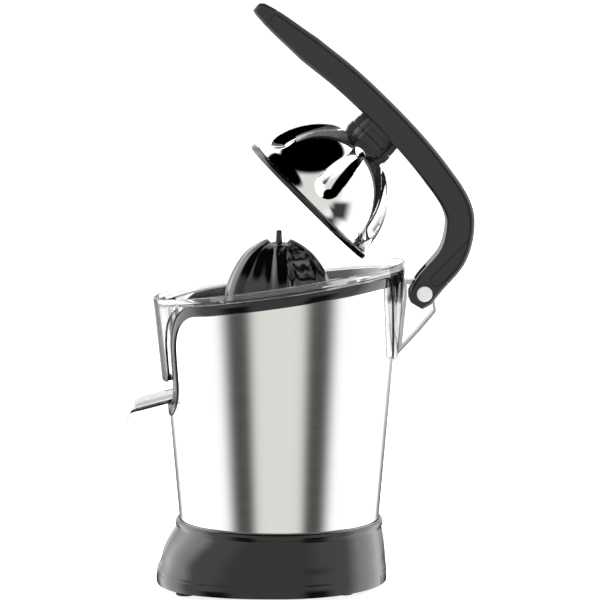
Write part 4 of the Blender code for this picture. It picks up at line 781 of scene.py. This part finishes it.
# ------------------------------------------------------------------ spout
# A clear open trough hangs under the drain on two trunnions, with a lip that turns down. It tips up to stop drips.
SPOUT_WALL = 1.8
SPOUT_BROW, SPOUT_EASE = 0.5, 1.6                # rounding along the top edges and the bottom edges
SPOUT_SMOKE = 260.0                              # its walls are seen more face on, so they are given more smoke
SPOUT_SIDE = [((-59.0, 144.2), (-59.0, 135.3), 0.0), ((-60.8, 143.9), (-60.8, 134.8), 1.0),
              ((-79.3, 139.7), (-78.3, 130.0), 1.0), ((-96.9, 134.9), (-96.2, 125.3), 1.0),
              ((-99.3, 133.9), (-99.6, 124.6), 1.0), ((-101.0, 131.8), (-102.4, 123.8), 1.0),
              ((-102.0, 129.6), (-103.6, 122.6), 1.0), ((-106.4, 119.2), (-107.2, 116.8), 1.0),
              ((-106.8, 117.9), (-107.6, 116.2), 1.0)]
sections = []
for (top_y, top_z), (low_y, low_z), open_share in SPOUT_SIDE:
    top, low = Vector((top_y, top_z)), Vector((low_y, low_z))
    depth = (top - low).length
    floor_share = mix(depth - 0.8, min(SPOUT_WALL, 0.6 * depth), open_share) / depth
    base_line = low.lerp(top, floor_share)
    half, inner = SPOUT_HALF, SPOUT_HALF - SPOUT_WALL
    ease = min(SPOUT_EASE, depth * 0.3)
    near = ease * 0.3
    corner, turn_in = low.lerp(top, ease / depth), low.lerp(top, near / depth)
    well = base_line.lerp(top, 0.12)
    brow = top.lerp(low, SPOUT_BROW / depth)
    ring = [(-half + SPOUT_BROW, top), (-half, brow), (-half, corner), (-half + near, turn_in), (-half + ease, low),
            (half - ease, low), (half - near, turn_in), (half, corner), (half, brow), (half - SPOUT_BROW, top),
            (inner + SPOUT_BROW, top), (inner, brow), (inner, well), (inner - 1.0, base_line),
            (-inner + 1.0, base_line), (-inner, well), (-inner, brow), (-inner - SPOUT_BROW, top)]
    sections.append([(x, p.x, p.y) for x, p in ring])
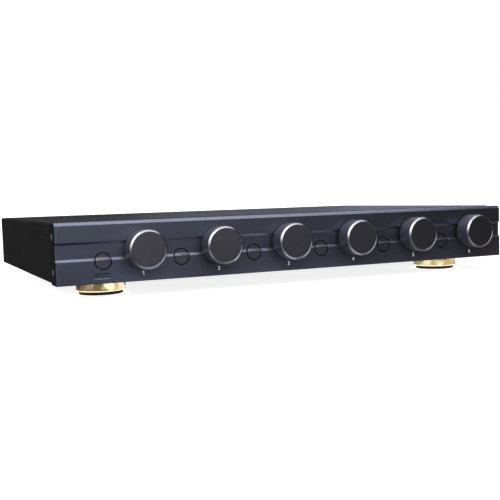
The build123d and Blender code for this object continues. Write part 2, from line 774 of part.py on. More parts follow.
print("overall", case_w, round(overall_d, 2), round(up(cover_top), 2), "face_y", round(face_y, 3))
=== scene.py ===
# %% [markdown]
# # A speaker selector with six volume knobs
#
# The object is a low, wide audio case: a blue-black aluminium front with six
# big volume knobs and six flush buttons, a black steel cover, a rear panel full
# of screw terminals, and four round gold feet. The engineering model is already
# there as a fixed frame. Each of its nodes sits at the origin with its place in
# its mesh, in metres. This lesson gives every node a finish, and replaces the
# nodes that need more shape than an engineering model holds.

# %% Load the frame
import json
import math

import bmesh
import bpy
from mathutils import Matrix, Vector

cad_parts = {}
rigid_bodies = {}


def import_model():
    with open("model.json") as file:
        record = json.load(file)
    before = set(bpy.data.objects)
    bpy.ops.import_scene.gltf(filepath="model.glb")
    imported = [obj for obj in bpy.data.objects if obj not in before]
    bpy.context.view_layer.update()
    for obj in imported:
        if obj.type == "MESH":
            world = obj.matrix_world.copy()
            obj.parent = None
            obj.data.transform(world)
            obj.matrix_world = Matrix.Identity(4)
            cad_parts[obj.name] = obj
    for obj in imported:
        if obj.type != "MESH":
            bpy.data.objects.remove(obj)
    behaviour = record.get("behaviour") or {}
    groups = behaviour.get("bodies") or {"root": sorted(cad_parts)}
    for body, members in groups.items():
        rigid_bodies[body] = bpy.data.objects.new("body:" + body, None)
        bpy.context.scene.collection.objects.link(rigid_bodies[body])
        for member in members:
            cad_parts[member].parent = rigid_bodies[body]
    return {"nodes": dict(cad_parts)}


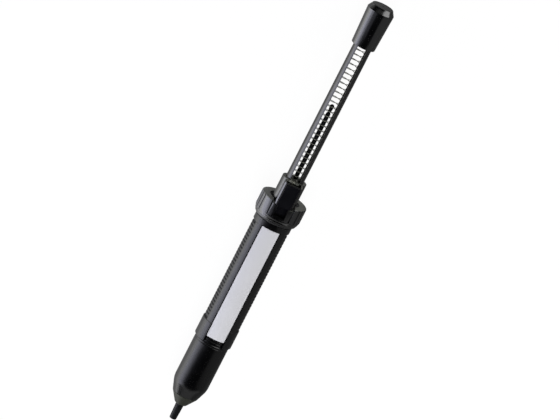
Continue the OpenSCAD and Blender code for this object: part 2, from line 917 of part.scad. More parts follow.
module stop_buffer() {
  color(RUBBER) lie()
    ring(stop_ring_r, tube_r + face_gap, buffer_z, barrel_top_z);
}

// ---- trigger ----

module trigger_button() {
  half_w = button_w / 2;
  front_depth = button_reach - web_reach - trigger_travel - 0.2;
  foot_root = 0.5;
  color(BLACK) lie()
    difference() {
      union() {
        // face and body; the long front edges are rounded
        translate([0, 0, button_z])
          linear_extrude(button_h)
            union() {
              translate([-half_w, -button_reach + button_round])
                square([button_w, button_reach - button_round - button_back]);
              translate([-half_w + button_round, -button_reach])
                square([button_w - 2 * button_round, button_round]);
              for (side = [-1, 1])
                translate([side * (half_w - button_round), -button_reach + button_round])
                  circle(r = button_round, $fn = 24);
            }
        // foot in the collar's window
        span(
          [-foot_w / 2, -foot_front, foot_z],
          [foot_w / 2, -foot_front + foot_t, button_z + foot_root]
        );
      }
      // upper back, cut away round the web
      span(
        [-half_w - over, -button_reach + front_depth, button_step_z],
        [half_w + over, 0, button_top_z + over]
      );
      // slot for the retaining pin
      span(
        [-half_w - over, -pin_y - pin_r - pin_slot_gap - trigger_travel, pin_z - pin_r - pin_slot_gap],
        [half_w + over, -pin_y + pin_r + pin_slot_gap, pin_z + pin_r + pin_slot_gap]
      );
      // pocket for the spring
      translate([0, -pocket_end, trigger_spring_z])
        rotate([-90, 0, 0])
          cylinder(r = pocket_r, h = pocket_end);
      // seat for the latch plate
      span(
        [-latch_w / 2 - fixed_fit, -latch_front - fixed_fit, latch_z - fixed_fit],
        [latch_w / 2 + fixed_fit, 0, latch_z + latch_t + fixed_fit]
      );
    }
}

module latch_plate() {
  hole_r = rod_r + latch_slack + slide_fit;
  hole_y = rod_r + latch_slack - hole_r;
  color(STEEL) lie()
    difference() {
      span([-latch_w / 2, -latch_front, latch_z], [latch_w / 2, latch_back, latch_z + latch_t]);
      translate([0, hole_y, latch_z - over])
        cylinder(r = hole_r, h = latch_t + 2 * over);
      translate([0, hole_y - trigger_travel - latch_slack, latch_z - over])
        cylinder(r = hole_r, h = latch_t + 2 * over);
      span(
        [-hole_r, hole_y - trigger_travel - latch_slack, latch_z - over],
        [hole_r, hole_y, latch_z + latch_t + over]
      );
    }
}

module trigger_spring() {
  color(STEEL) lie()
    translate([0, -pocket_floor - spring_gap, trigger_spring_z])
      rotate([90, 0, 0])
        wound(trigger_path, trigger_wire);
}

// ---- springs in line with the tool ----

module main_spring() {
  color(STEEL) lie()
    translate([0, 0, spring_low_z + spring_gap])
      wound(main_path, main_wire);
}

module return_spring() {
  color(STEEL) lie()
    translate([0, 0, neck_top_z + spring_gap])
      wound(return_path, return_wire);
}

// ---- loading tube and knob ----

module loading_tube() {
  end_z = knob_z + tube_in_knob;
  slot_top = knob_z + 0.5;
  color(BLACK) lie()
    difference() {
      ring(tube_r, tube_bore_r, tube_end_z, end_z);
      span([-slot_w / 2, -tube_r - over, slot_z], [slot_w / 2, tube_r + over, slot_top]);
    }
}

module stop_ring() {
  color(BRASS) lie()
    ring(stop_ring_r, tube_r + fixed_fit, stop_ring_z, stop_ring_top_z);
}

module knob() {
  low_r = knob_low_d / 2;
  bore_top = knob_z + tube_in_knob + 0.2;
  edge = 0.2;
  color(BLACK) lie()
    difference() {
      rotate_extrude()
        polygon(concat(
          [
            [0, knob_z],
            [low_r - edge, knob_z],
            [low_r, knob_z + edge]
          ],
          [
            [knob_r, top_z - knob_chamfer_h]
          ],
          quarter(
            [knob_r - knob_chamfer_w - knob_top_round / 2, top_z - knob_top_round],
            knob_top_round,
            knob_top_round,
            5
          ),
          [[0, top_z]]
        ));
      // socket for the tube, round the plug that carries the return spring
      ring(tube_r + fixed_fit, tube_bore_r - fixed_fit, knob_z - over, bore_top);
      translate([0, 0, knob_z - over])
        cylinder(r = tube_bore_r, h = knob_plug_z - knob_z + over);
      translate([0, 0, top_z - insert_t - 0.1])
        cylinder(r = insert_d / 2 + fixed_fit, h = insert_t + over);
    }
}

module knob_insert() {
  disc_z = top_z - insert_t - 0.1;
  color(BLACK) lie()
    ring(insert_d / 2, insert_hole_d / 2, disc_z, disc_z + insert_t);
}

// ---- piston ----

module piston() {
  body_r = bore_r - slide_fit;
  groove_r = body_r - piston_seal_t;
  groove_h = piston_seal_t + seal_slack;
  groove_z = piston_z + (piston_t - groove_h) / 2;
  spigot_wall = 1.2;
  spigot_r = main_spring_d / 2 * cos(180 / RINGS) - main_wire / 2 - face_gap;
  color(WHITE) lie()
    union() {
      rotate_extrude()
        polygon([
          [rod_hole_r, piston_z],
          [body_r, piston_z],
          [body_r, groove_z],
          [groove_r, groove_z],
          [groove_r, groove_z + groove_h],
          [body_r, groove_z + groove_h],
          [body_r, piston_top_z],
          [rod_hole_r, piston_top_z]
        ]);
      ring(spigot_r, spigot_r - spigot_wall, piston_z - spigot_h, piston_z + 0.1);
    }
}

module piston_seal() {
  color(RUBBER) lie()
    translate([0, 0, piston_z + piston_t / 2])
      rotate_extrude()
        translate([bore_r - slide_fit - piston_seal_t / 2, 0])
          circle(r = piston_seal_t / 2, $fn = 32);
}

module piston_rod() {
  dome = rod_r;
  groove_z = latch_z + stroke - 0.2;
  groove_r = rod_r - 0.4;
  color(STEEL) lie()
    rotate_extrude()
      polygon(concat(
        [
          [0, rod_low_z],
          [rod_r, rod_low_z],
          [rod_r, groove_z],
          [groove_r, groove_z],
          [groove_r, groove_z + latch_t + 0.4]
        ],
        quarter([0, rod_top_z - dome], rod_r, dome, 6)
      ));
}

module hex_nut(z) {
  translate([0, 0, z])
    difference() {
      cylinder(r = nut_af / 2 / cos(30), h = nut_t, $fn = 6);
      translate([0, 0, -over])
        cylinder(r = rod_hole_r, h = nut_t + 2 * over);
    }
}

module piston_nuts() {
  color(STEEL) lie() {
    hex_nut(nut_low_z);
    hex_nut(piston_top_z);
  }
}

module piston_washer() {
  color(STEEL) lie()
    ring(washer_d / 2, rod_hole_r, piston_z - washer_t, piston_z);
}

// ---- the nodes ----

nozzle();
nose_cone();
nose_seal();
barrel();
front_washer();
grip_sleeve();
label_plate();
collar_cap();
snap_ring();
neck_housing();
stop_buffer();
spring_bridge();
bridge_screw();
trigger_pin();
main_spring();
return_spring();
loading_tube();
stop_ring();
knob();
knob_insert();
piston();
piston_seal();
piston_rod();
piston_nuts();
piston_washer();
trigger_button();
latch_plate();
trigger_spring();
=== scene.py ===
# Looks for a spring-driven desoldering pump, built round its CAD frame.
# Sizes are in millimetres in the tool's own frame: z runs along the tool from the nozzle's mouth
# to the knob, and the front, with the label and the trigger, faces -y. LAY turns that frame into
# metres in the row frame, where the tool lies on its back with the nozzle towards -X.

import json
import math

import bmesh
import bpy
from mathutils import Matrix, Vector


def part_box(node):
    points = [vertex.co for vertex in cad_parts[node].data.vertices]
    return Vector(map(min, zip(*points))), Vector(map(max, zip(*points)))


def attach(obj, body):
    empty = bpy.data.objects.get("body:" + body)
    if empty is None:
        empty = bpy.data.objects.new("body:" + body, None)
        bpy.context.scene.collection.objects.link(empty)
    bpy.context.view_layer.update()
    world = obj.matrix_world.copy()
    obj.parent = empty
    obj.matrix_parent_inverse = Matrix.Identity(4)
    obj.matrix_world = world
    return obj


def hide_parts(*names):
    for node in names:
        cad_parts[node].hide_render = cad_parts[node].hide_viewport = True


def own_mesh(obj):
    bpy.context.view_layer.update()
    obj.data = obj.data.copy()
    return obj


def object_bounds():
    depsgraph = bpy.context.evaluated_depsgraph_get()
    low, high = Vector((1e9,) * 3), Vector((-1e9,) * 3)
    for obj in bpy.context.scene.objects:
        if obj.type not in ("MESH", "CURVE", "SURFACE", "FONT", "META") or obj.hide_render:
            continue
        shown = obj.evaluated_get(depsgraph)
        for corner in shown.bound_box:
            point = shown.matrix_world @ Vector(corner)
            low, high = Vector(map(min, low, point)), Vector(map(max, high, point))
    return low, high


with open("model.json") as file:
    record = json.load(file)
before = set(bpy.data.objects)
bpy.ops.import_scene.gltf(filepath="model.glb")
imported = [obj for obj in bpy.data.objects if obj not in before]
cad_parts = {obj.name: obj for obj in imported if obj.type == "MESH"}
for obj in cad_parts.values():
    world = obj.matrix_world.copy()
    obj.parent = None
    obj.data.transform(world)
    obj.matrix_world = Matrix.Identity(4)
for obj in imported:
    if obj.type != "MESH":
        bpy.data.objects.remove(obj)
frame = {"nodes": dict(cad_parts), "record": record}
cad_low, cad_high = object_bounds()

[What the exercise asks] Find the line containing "obj.matrix_world = world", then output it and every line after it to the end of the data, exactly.

[Written response]
    obj.matrix_world = world
    return obj


def hide_parts(*names):
    for node in names:
        cad_parts[node].hide_render = cad_parts[node].hide_viewport = True


def own_mesh(obj):
    bpy.context.view_layer.update()
    obj.data = obj.data.copy()
    return obj


def object_bounds():
    depsgraph = bpy.context.evaluated_depsgraph_get()
    low, high = Vector((1e9,) * 3), Vector((-1e9,) * 3)
    for obj in bpy.context.scene.objects:
        if obj.type not in ("MESH", "CURVE", "SURFACE", "FONT", "META") or obj.hide_render:
            continue
        shown = obj.evaluated_get(depsgraph)
        for corner in shown.bound_box:
            point = shown.matrix_world @ Vector(corner)
            low, high = Vector(map(min, low, point)), Vector(map(max, high, point))
    return low, high


with open("model.json") as file:
    record = json.load(file)
before = set(bpy.data.objects)
bpy.ops.import_scene.gltf(filepath="model.glb")
imported = [obj for obj in bpy.data.objects if obj not in before]
cad_parts = {obj.name: obj for obj in imported if obj.type == "MESH"}
for obj in cad_parts.values():
    world = obj.matrix_world.copy()
    obj.parent = None
    obj.data.transform(world)
    obj.matrix_world = Matrix.Identity(4)
for obj in imported:
    if obj.type != "MESH":
        bpy.data.objects.remove(obj)
frame = {"nodes": dict(cad_parts), "record": record}
cad_low, cad_high = object_bounds()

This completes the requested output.